I was chatting to an attendee at an event I spoke at in Brisbane last week. David was telling me of the challenge he had with managing his manager John’s expectations. John was an insomniac and workaholic. He worked long into the night and started very early in the morning. Which is John’s choice. If that works for him that’s great, the problem was his chosen hours of work were being imposed onto David and this isn’t the first time I’ve heard a story like this.
Every morning a flood of emails from John greets David. Many of them instructions, some thought bubbles, some retracting the previous instruction, some ideas to implement and others just random nonsensical emails. David’s challenge is to sort through these, try and prioritise what has to be actioned whilst also managing the client demands he has and meet his KPI’s.
The phone calls from John start from 6am and can go through until 10pm. When he told me about these I questioned him. I asked if he was answering the phone at these hours to which he responded yes. He’s my boss, I always have to answer the phone don’t I? Simple answer to that is no!

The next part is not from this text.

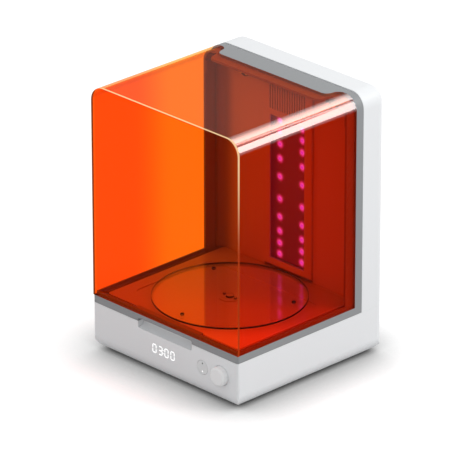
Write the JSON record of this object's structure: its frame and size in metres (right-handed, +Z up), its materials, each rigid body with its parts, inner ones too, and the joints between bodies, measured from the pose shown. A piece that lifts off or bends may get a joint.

There is no doubt that David assisted in creating this situation. For starters he answered the phone at all hours effectively buying into John’s expectations albeit unconsciously. Which is more common than not in our technological age, where we are accessible 24/7 and needing to manage our ‘now’ economy. In an effort be effective, to nip things in the bud and get a head start on tomorrow, we establish unreasonable precedents that we live to regret, as David has with John.
The problem for David is this has impacted on his home life. His wife is frustrated, he’s constantly on edge wondering when the next call will be and what it will be about and then being faced with a barrage of emails every morning starts his day off with dread.
You could easily suggest to David to ‘harden up’ and simply not answer the phone. But when jobs are increasingly hard to come by and you need to work, confronting this situation isn’t easy and can bring up all kinds of fear. He is currently looking for another role, as he doesn’t want to have to deal with this any longer.
The lesson here is two fold. As a leader, John has a complete lack of self-awareness around how his expectations and imposing his schedule onto others is impacting on his team’s performance and life. John’s leadership style is clearly firmly entrenched back in the 20th century with an added string to his bow of technology. His motto of ‘well I’m still working and so should you be’ demonstrates a complete lack of respect for others and is quite bullish behaviour. He is only concerned about himself. As David explains the whole team is impacted by John’s behaviour. The culture has a strong undercurrent of fear and frustration. It goes back to the old saying ‘The fish rots from the head’ and John’s disrespect, lack of self-awareness and unreasonable expectations are certainly rotting the culture and the spirit of his team.
Secondly, we have to be very conscious in these technological times that we are clear about our boundaries and stick to them. Have clarity on your values and your priorities. Don’t fall into the trap of being accessible beyond what is acceptable to you. If it’s important to you to be present and have quality time with you’re family when you are at home – don’t answer the phone or emails. If you’re questioned on this explain the reasons. If this is unacceptable to an organisation then you know you’re in the wrong place. You need to have respect for yourself in the first instance.
It really saddens me to hear these stories but it also further strengthens my resolve to continue my mission of increasing self-awareness with leaders and helping them understand they can have a positive or negative impact on people that influences people’s lives. We effectively have people’s lives in our hands and if we don’t treat this with the respect it deserves we can cause a lot of carnage for people. And that is a responsibility we should take very seriously.